### Your goal
Extract each line of the data and write it out again exactly.

##### Collected data #####

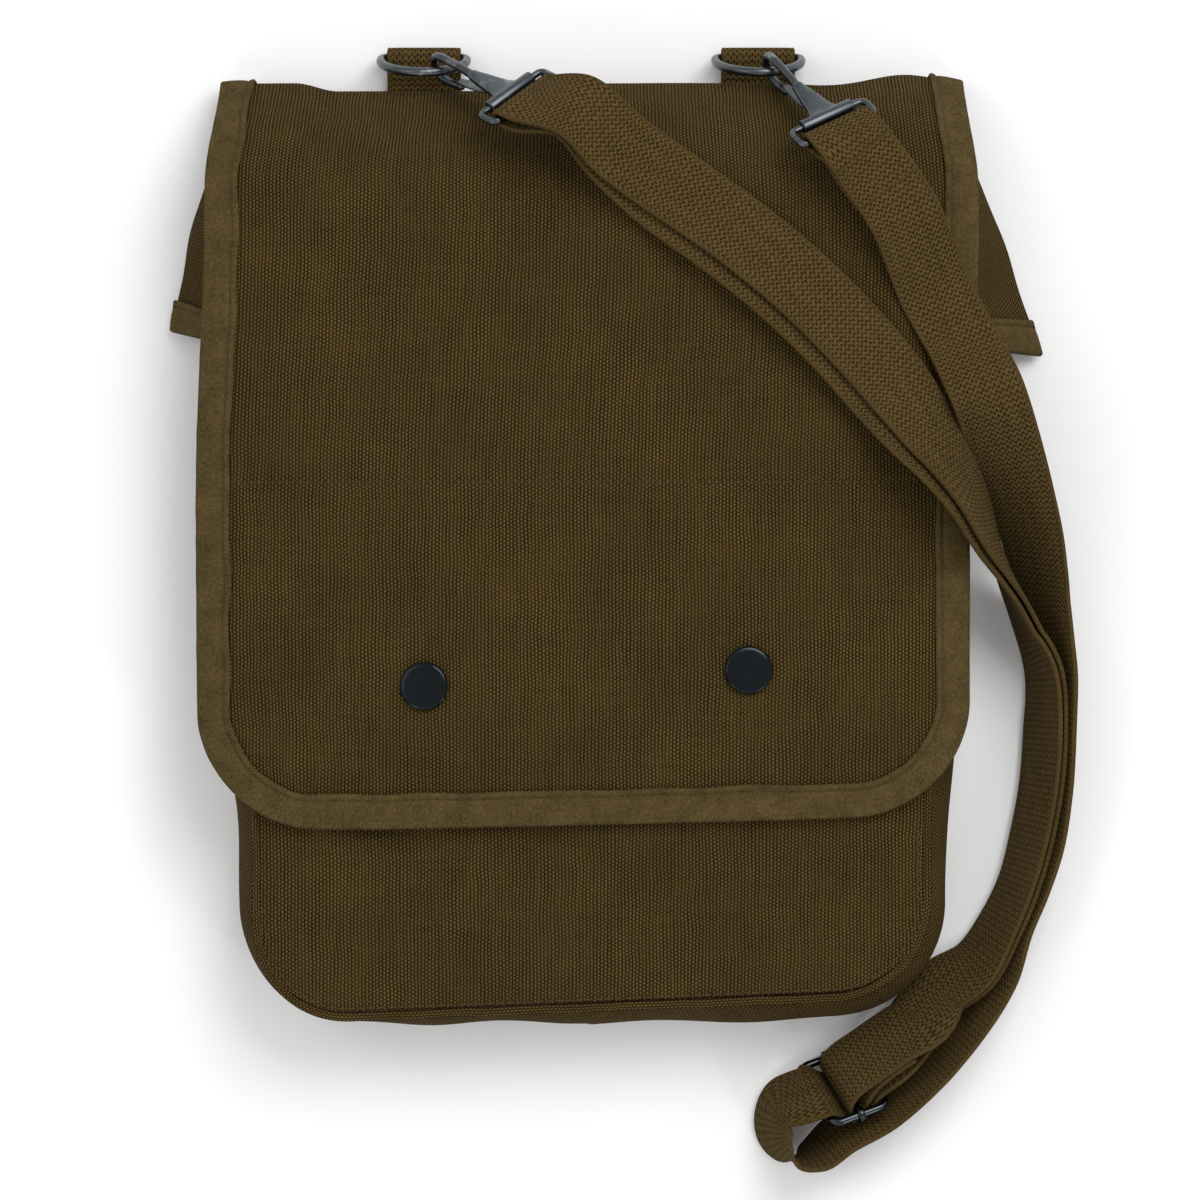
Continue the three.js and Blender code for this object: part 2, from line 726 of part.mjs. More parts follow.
// The cast body: a barrel for the strap's wire loop, a flat neck and a bent wire hook.
function hookBody() {
  const neck = new THREE.Shape();
  neck.moveTo(0.5, -8);
  neck.quadraticCurveTo(3.5, -4.6, 6.5, -4);
  neck.lineTo(19, -1.7);
  neck.lineTo(19, 1.7);
  neck.lineTo(6.5, 4);
  neck.quadraticCurveTo(3.5, 4.6, 0.5, 8);
  const neckPlate = new THREE.ExtrudeGeometry(neck, {
    depth: 2 * hookWire - 0.8,
    bevelThickness: 0.4,
    bevelSize: 0.4,
    bevelSegments: 1,
    curveSegments: 4,
  }).translate(0, 0, -hookWire + 0.4);
  const path = [
    [16, 0],
    [20, 0.3],
    [26, 1.1],
    ...arcPoints(hookReach, 1.5 - hookBend, hookBend, hookBend, 90, -90, 9),
    [hookReach - 4, 1.5 - 2 * hookBend + 0.2],
    [hookReach - 8.5, 1.5 - 2 * hookBend + 0.9],
  ];
  const places = path.map(([a, c]) => ({ centre: vector(a, 0, c), across: vector(0, 1, 0) }));
  const wire = sweep(webbingStations(places), roundSection(hookWire, 8));
  const barrel = bar(vector(0, -barrelLength / 2, 0), vector(0, barrelLength / 2, 0), barrelRadius, 12);
  const bore = bar(vector(0, -barrelLength, 0), vector(0, barrelLength, 0), loopWire + gap, 10);
  return cut(join(barrel, neckPlate, wire), bore);
}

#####

### Answer in full
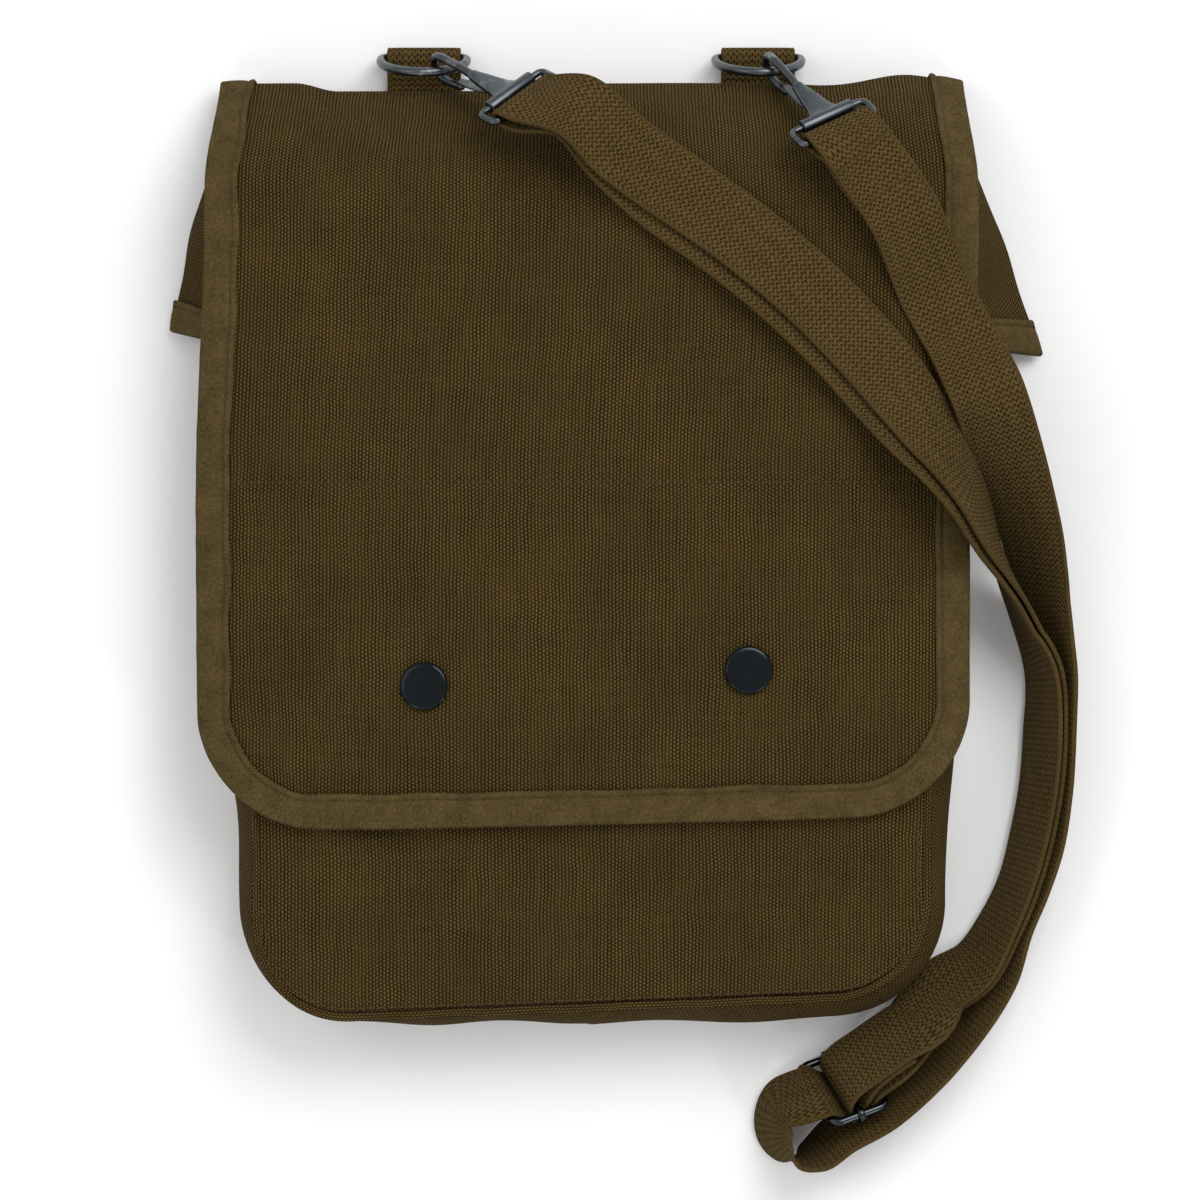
Continue the three.js and Blender code for this object: part 2, from line 726 of part.mjs. More parts follow.
// The cast body: a barrel for the strap's wire loop, a flat neck and a bent wire hook.
function hookBody() {
  const neck = new THREE.Shape();
  neck.moveTo(0.5, -8);
  neck.quadraticCurveTo(3.5, -4.6, 6.5, -4);
  neck.lineTo(19, -1.7);
  neck.lineTo(19, 1.7);
  neck.lineTo(6.5, 4);
  neck.quadraticCurveTo(3.5, 4.6, 0.5, 8);
  const neckPlate = new THREE.ExtrudeGeometry(neck, {
    depth: 2 * hookWire - 0.8,
    bevelThickness: 0.4,
    bevelSize: 0.4,
    bevelSegments: 1,
    curveSegments: 4,
  }).translate(0, 0, -hookWire + 0.4);
  const path = [
    [16, 0],
    [20, 0.3],
    [26, 1.1],
    ...arcPoints(hookReach, 1.5 - hookBend, hookBend, hookBend, 90, -90, 9),
    [hookReach - 4, 1.5 - 2 * hookBend + 0.2],
    [hookReach - 8.5, 1.5 - 2 * hookBend + 0.9],
  ];
  const places = path.map(([a, c]) => ({ centre: vector(a, 0, c), across: vector(0, 1, 0) }));
  const wire = sweep(webbingStations(places), roundSection(hookWire, 8));
  const barrel = bar(vector(0, -barrelLength / 2, 0), vector(0, barrelLength / 2, 0), barrelRadius, 12);
  const bore = bar(vector(0, -barrelLength, 0), vector(0, barrelLength, 0), loopWire + gap, 10);
  return cut(join(barrel, neckPlate, wire), bore);
}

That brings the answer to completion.